Making a Rapid Move to 100GE
The 40GE/100GE standards are ready, but the industry has a long way still to go before we see high volumes. What is holding back adaption? Big content providers like Facebook and Google have been pushing for commercial viable 100GE systems for some time. The Internet backbone players are increasingly challenged to keep up with bandwidth demand. I believe Michael Howard of Infonetics summarized it well at the Ethernet Summit in San Jose recently. As he put it, “Early components are expensive as well as large, power-hungry and hot, and there are still several generations to go in downsizing these parts for more economical systems.“
So, let us look at an example of a 100GE board of today, using in-house designed packet processing silicon:
The line card is packed with silicon to perform packet processing, traffic management and buffering for 100 Gbit/s of traffic. Here is where the new member of the HX family, the HX336 comes into play. The HX336 includes a 100 Gbit/s traffic manager with deep packet buffering in off-chip DRAM. By utilizing the service density of the HX family, the line card above can be optmized to only use two chips for packet processing and traffic management, a pair of HX326 and HX336. The HX336 is used in the egress pass supporting both packet processing and traffic management.
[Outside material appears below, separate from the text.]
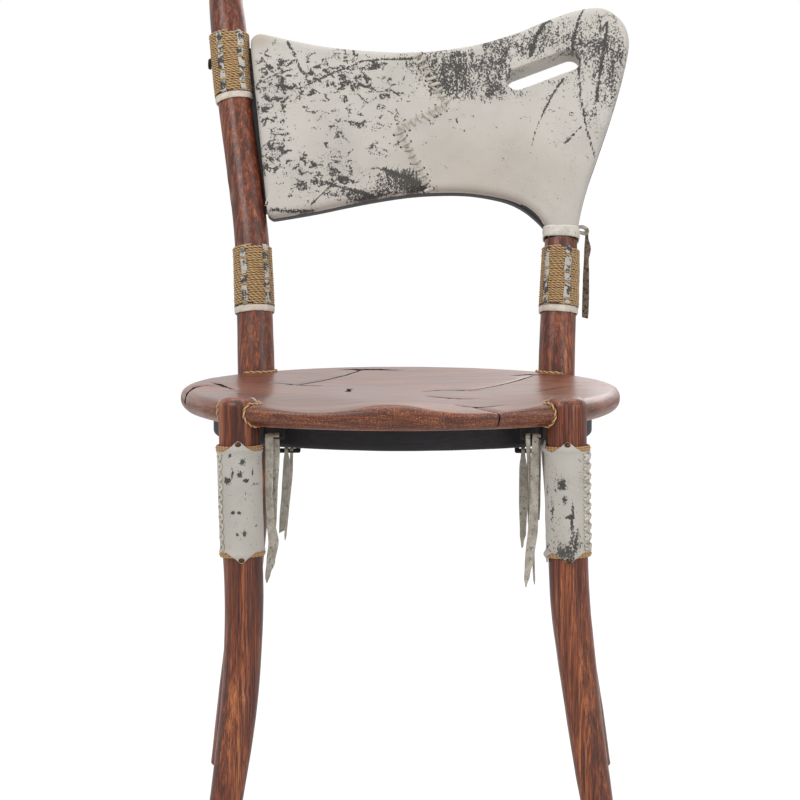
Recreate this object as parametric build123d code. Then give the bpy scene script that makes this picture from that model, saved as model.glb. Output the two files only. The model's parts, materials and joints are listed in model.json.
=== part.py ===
from build123d import *
import math
import os

# Carved chair with a hide-covered back, in millimetres.
# X runs across the seat, the sitter looks along -Y, and the floor is at Z = 0.
# Left and right are named as somebody standing in front of the chair sees them.

# Seat plank
SEAT_CENTRE = (-4.5, 4.0)
SEAT_HALF_WIDTH = 240.5
SEAT_HALF_DEPTH = 236.0
SEAT_TOP = 465.0
SEAT_THICKNESS = 25.0
SEAT_EDGE_RADIUS = 12.0
DISH_DEPTH = 6.0
DISH_REACH = 195.0
THIGH_HOLLOW_DEPTH = 8.0
THIGH_HOLLOW_RADIUS = 210.0
THIGH_HOLLOW_X = 112.0
THIGH_HOLLOW_TILT = 1.7

# Cord trim that fills the gap round each leg, and the clearance between wrapped pieces
FIT = 0.4
NOTCH_GAP = 3.2
TRIM_PROUD = 1.2
TRIM_DEPTH = 4.0

# Black board under the seat
BOARD_CENTRE = (-2.0, 0.0)
BOARD_HALF_WIDTH = 207.0
BOARD_HALF_DEPTH = 166.0
BOARD_THICKNESS = 28.0
BOARD_EDGE_RADIUS = 6.0
SCREW_COUNT = 6
SCREW_SHANK = 5.0
SCREW_HEAD = 10.0
SCREW_HEAD_DEPTH = 3.0
SCREW_BITE = 12.0

# Carved poles, each a list of stations from the top down: x, y, z and diameter
FRONT_LEFT_LEG = (
    (-172.8, -165.0, 466.0, 43.0),
    (-172.2, -165.2, 430.0, 43.0),
    (-171.6, -165.6, 396.0, 43.0),
    (-170.0, -166.5, 330.0, 42.4),
    (-167.5, -169.0, 250.0, 41.4),
    (-171.5, -174.0, 160.0, 39.6),
    (-181.5, -181.0, 78.0, 37.0),
    (-193.0, -189.0, 0.0, 33.0),
)
FRONT_RIGHT_LEG = (
    (171.6, -165.0, 466.0, 43.2),
    (172.0, -165.2, 430.0, 43.2),
    (172.5, -165.6, 396.0, 43.2),
    (173.6, -166.5, 330.0, 42.6),
    (176.8, -169.0, 250.0, 42.2),
    (187.8, -174.0, 160.0, 39.4),
    (199.5, -181.0, 78.0, 36.2),
    (212.0, -189.0, 0.0, 32.0),
)
LEFT_POST = (
    (-211.5, 299.0, 886.0, 39.0),
    (-208.0, 288.0, 852.0, 40.0),
    (-202.5, 270.0, 796.0, 39.6),
    (-194.0, 249.0, 732.0, 39.0),
    (-184.5, 228.0, 668.0, 38.6),
    (-177.5, 209.0, 610.0, 39.6),
    (-173.0, 187.0, 522.0, 41.6),
    (-171.3, 175.6, 472.0, 42.3),
    (-171.0, 170.6, 428.0, 42.2),
    (-172.8, 170.6, 380.0, 41.0),
    (-180.0, 180.0, 270.0, 38.0),
    (-191.0, 191.0, 160.0, 35.0),
    (-202.5, 203.0, 78.0, 33.0),
    (-213.0, 213.0, 0.0, 30.0),
)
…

The HX326 is responsible for traffic classification and packet processing in the ingress path. Reducing the number of chips for packet processing, traffic management and buffering from four to six to two result in significant power and cost savings. Several of our customers have witnessed a 50% reduction of power consumption.
The new HX336 network processor is Xelerated’s contribution to the industry’s transition to 100GE and optical transport networks OTU4 standard. The transition may not be immediate, but as technologies matures, the shift may be stronger than expected.